Le logiciel Final Scratch de Stanton est le sujet de l’heure dans le monde interlope des disc-jockeys. C’est que, avec celui-ci, l’activité de mixer des pièces de musique électronique se transforme en une aventure sonore accomplie: l’intégralité du catalogue musical est accessible au bout des doigts de celui qui se donne la peine de dénicher et convertir en fichiers MP3 les sons et chansons nécessaires.

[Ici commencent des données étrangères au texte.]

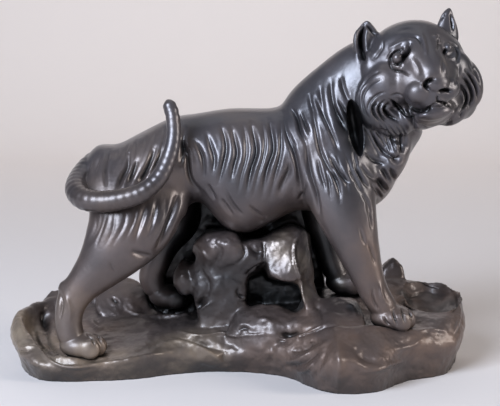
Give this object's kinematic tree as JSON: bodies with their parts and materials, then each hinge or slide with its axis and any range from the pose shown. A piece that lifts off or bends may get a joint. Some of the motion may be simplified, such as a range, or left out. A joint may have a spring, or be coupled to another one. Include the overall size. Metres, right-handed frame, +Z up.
{
  "type": "tiger figurine",
  "caption": "Cast bronze figurine of a tiger that stands on a rough rock with its head turned to one side and its tail curled round its haunch.",
  "frame": {"origin": "middle of the figurine's footprint, on the surface that it stands on", "axes": "+X from the tiger's tail to its chest, -Y the side that its head looks to, +Z up"},
  "size_m": [0.3, 0.1358, 0.2338],
  "materials": {
    "bronze": "dark brown patina, worn to brass colour on the edges"
  },
  "bodies": {
    "root": {"tiger_on_rock": "bronze"}
  },
  "joints": []
}
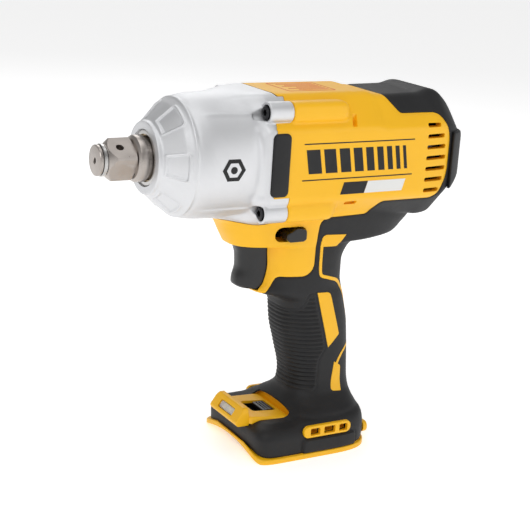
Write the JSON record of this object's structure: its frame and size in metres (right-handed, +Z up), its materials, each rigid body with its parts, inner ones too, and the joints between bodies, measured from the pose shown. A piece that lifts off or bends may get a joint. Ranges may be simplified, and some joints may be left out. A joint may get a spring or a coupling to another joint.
{
  "type": "impact wrench",
  "caption": "Cordless impact wrench with a square drive, cast hammer case, moulded casings with rubber grip, sprung trigger, selector, lamp and a foot with a battery bay.",
  "frame": {"origin": "on the resting plane of the foot, in the middle of the bounding box seen from above", "axes": "+X along the drive axis and out of the nose, +Y the tool's left side, +Z up from the foot to the barrel"},
  "size_m": [0.248, 0.0788, 0.2368],
  "materials": {
    "yellow_plastic": "satin",
    "rubber_overmould": "matte",
    "cast_aluminium": "satin",
    "drive_steel": "satin",
    "dark_steel": "satin",
    "bronze": "satin",
    "copper_winding": "satin",
    "black_plastic": "satin",
    "circuit_board": "gloss",
    "lamp_lens": "gloss",
    "black_screw": "satin"
  },
  "bodies": {
    "housing": {"bearing_plate": "cast_aluminium", "carrier_bearing": "drive_steel", "case_screw_1": "black_screw", "case_screw_2": "black_screw", "case_screw_3": "black_screw", "case_screw_4": "black_screw", "control_module": "black_plastic", "foot_panel": "yellow_plastic", "front_motor_bearing": "drive_steel", "hammer_case": "cast_aluminium", "housing_screw_1": "black_screw", "housing_screw_2": "black_screw", "housing_screw_3": "black_screw", "housing_screw_4": "black_screw", "housing_screw_5": "black_screw", "housing_screw_6": "black_screw", "lamp_board": "circuit_board", "lamp_lens": "lamp_lens", "lamp_pod": "yellow_plastic", "left_housing": "yellow_plastic", "left_overmould": "rubber_overmould", "left_side_pad": "rubber_overmould", "left_slot_bezel": "yellow_plastic", "nose_bushing": "bronze", "nose_seal": "rubber_overmould", "rear_bezel": "yellow_plastic", "rear_bumper": "rubber_overmould", "rear_motor_bearing": "drive_steel", "right_housing": "yellow_plastic", "right_overmould": "rubber_overmould", "right_side_pad": "rubber_overmould", "right_slot_bezel": "yellow_plastic", "ring_gear": "dark_steel", "stator": "copper_winding", "switch_module": "black_plastic", "terminal_blade_1": "copper_winding", "terminal_blade_2": "copper_winding", "terminal_block": "black_plastic", "trigger_spring": "dark_steel"},
    "carrier": {"cam_carrier": "dark_steel", "planet_pin_1": "drive_steel", "planet_pin_2": "drive_steel", "planet_pin_3": "drive_steel", "cam_ball_1": "drive_steel", "cam_ball_2": "drive_steel", "hammer_spring": "dark_steel", "spring_washer": "drive_steel"},
    "planet_1": {"planet_gear_1": "drive_steel"},
    "planet_2": {"planet_gear_2": "drive_steel"},
    "planet_3": {"planet_gear_3": "drive_steel"},
    "hammer": {"hammer": "dark_steel"},
    "anvil": {"anvil": "drive_steel", "friction_ring": "bronze"},
    "rotor": {"rotor_shaft": "drive_steel", "rotor_stack": "dark_steel", "fan": "black_plastic"},
    "trigger": {"trigger": "black_plastic"},
    "selector": {"selector_lever": "black_plastic"},
    "lamp_switch": {"lamp_slider": "black_plastic"}
  },
  "joints": [
    {"name": "carrier_spin", "type": "hinge", "parent": "housing", "child": "carrier", "pos_m": [0, 0, 0.194], "axis": [1, 0, 0], "continuous": true},
    {"name": "planet_1_spin", "type": "hinge", "parent": "carrier", "child": "planet_1", "pos_m": [0, 0.01688, 0.194], "axis": [1, 0, 0], "continuous": true},
    {"name": "planet_2_spin", "type": "hinge", "parent": "carrier", "child": "planet_2", "pos_m": [0, -0.00844, 0.20861], "axis": [1, 0, 0], "continuous": true},
    {"name": "planet_3_spin", "type": "hinge", "parent": "carrier", "child": "planet_3", "pos_m": [0, -0.00844, 0.17939], "axis": [1, 0, 0], "continuous": true},
    {"name": "rotor_spin", "type": "hinge", "parent": "housing", "child": "rotor", "pos_m": [0, 0, 0.194], "axis": [1, 0, 0], "continuous": true},
    {"name": "anvil_spin", "type": "hinge", "parent": "housing", "child": "anvil", "pos_m": [0, 0, 0.194], "axis": [1, 0, 0], "continuous": true},
    {"name": "hammer_slide", "type": "slide", "parent": "carrier", "child": "hammer", "axis": [-1, 0, 0], "range_m": [0, 0.0075], "stiffness_N_per_m": 12000, "springref_m": -0.004, "deforming": ["hammer_spring"]},
    {"name": "trigger_slide", "type": "slide", "parent": "housing", "child": "trigger", "axis": [-1, 0, 0], "range_m": [0, 0.006], "stiffness_N_per_m": 1200, "springref_m": -0.002, "deforming": ["trigger_spring"]},
    {"name": "selector_slide", "type": "slide", "parent": "housing", "child": "selector", "axis": [0, 1, 0], "range_m": [-0.003, 0.003]},
    {"name": "lamp_switch_slide", "type": "slide", "parent": "housing", "child": "lamp_switch", "axis": [1, 0, 0], "range_m": [0, 0.006]}
  ],
  "couplings": [
    {"joint": "rotor_spin", "follows": "carrier_spin", "ratio": 4.5},
    {"joint": "anvil_spin", "follows": "carrier_spin", "ratio": 1},
    {"joint": "planet_1_spin", "follows": "carrier_spin", "ratio": -2.8},
    {"joint": "planet_2_spin", "follows": "carrier_spin", "ratio": -2.8},
    {"joint": "planet_3_spin", "follows": "carrier_spin", "ratio": -2.8}
  ]
}
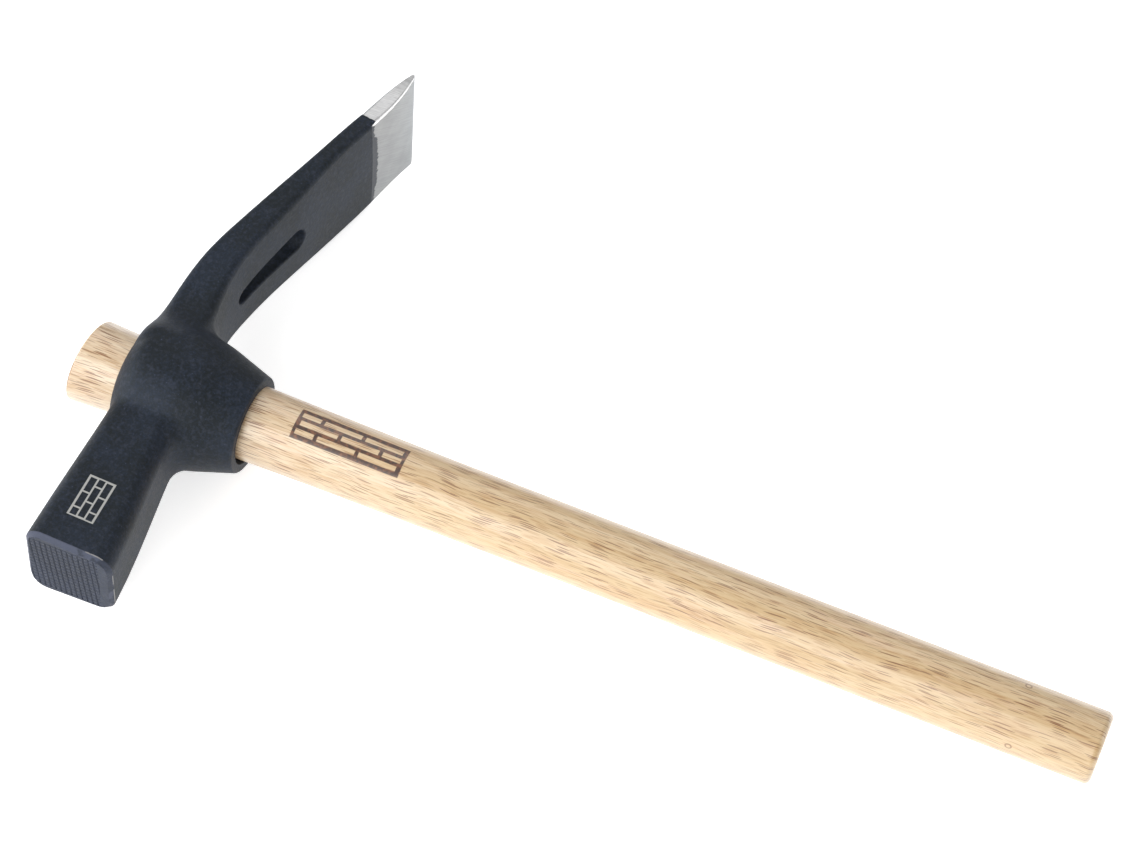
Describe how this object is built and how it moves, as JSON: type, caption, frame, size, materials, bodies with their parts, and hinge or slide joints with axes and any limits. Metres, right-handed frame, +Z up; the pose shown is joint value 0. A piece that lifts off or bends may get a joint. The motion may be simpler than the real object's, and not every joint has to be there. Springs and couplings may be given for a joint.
{
  "type": "brick hammer",
  "caption": "Brick hammer: forged head with a square milled striking face and a drooping adze blade with a nail slot, on a round wooden handle through a conical eye.",
  "frame": {"origin": "centre of the underside of the bounding box, with the hammer lying on its side", "axes": "+X down the handle from its top end to the butt, +Y from the striking face towards the blade's cutting edge, +Z up"},
  "size_m": [0.3216, 0.1978, 0.0432],
  "materials": {
    "coated_steel": "satin blue-black coating, rubbed thin round the striking face; the last 20 mm of the blade are bare ground steel",
    "lacquered_wood": "clear satin lacquer over pale straight-grained hardwood"
  },
  "bodies": {
    "root": {"head": "coated_steel", "handle": "lacquered_wood"}
  },
  "joints": []
}
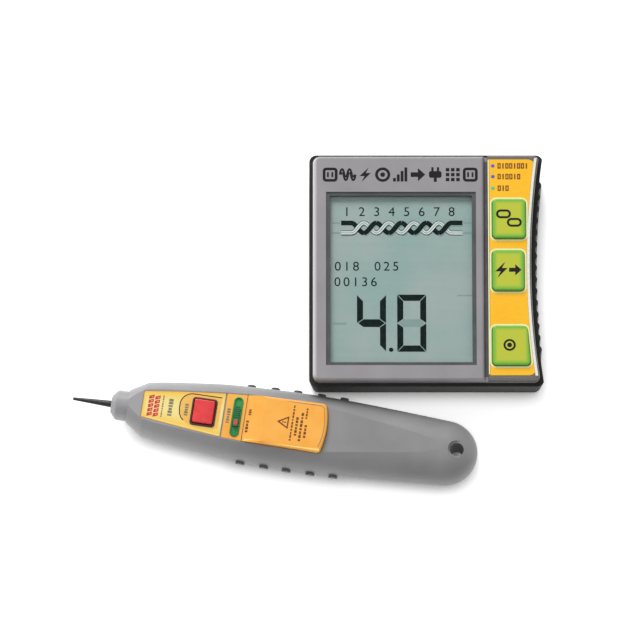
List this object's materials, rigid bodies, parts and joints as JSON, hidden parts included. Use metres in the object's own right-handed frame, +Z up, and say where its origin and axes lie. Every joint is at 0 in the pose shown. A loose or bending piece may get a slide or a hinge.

Le système est simple. À partir d’un ordinateur portable PC où sont stockées vos pièces de musique, vous manipulez, comme d’habitude, toujours les deux mêmes disques vinylites d’allure normale, mais qui sont en fait des disques-repères faits de sillons-guides, et ce, toujours à partir de deux tables tournantes et d’un mixeur conventionnel. Ensuite, le PC et son relais (le pod) commandent chacun des transformations que vous apportez aux disques (back-spin, scratch et ajustements de tempo et de fréquences…), altérant ainsi vos fichiers MP3 à votre guise et donnant l’illusion sonore d’une prestation traditionnelle de disques microsillons.

Simple gadget de l’heure ou nouveau rapport entre l’homme et la musique? Nous avons demandé à des disc-jockeys professionnels ce qu’ils pensaient de l’arrivée du logiciel Final Scratch de Stanton.

Le platiniste canadien John Acquaviva, de l’alignement de Pumpkinz la semaine dernière à Val-Bélair, explique pourquoi Final Scratch peut devenir si intéressant pour un professionnel: "J’utilise le Final Scratch depuis sa création, à laquelle j’ai participé avec les ingénieurs de Stanton il y a deux ans… Pour moi, le résultat est le suivant: mon sac de disques est disponible à l’écran de mon portable qui me sert aussi à remixer ces disques que je convertis en fichiers MP3. Il m’arrive même d’échanger des fichiers avec d’autres D.J. Avant, pour mes voyages mensuels en Europe, je traînais d’énormes valises qu’il m’arrivait parfois d’égarer entre deux aéroports. Maintenant, je voyage léger et durant les vols transatlantiques qui durent des heures, je travaille mes trucs avec des mini-écouteurs…"

L’Allemand Chris Liebing, lui aussi de la fête de samedi, explique comment il utilise le logiciel: "Final Scratch est le complément idéal à une bonne performance, il est facile à manier et il est fiable. J’utilise toujours trois tables tournantes, l’une pour les disques normaux et les deux autres pour les disques-guides Final Scratch. J’emmagasine ainsi des centaines de fichiers MP3 inaltérables, car soyons francs, la vie d’un disque vinyle est limitée, surtout s’il passe sa vie à faire le tour des raves et discothèques du monde entier… Mes disques sont ainsi en sécurité à la maison, alors que mon portable me suit partout. Ma seule crainte: perdre mon ordinateur. Mais peu importe, car j’envoie maintenant mes dernières créations à mes potes D.J. à la seconde où elles sont prêtes en me disant qu’elles joueront peut-être le soir même aux quatre coins du globe…"

Amon Tobin est actuellement en tournée nord-américaine avec Final Scratch. Lors de son récent passage à Québec, il confiait: "Le bon côté des choses avec ce logiciel, c’est qu’il me permet de trimballer virtuellement une quantité incroyable de disques que je n’aurais pas le réflexe de mettre dans mon sac pour une tournée de spectacles: des trucs bizarres, des versions limitées (white-label pour les initiés) et des remix et compositions jamais endisqués. Avec un tel accès à une banque de sons que je collectionne minutieusement, j’épice mes sélections avec des fichiers de bruits étranges et de chants a capella… Vraiment une nouvelle façon de faire un spectacle." Fait à noter, le Brésilien d’origine tient à préciser qu’il a payé pour se procurer le système.

Quant à Sasha, il demeure prudent à propos du logiciel, voyant en celui-ci une rupture avec son art dans sa mouture originelle: "Sans m’être vraiment penché sur toutes les possibilités qu’offre Final Scratch, je crois qu’on peut affirmer qu’une certaine prédisposition à calibrer les disques les uns par rapport aux autres n’est plus impérative pour juger de la qualité d’un D.J., surtout avec le spectre sonore de chacune des tables." Pas question d’une utilisation à moyen terme, donc, pour le D.J. le plus populaire de tous les temps. Fichier à suivre.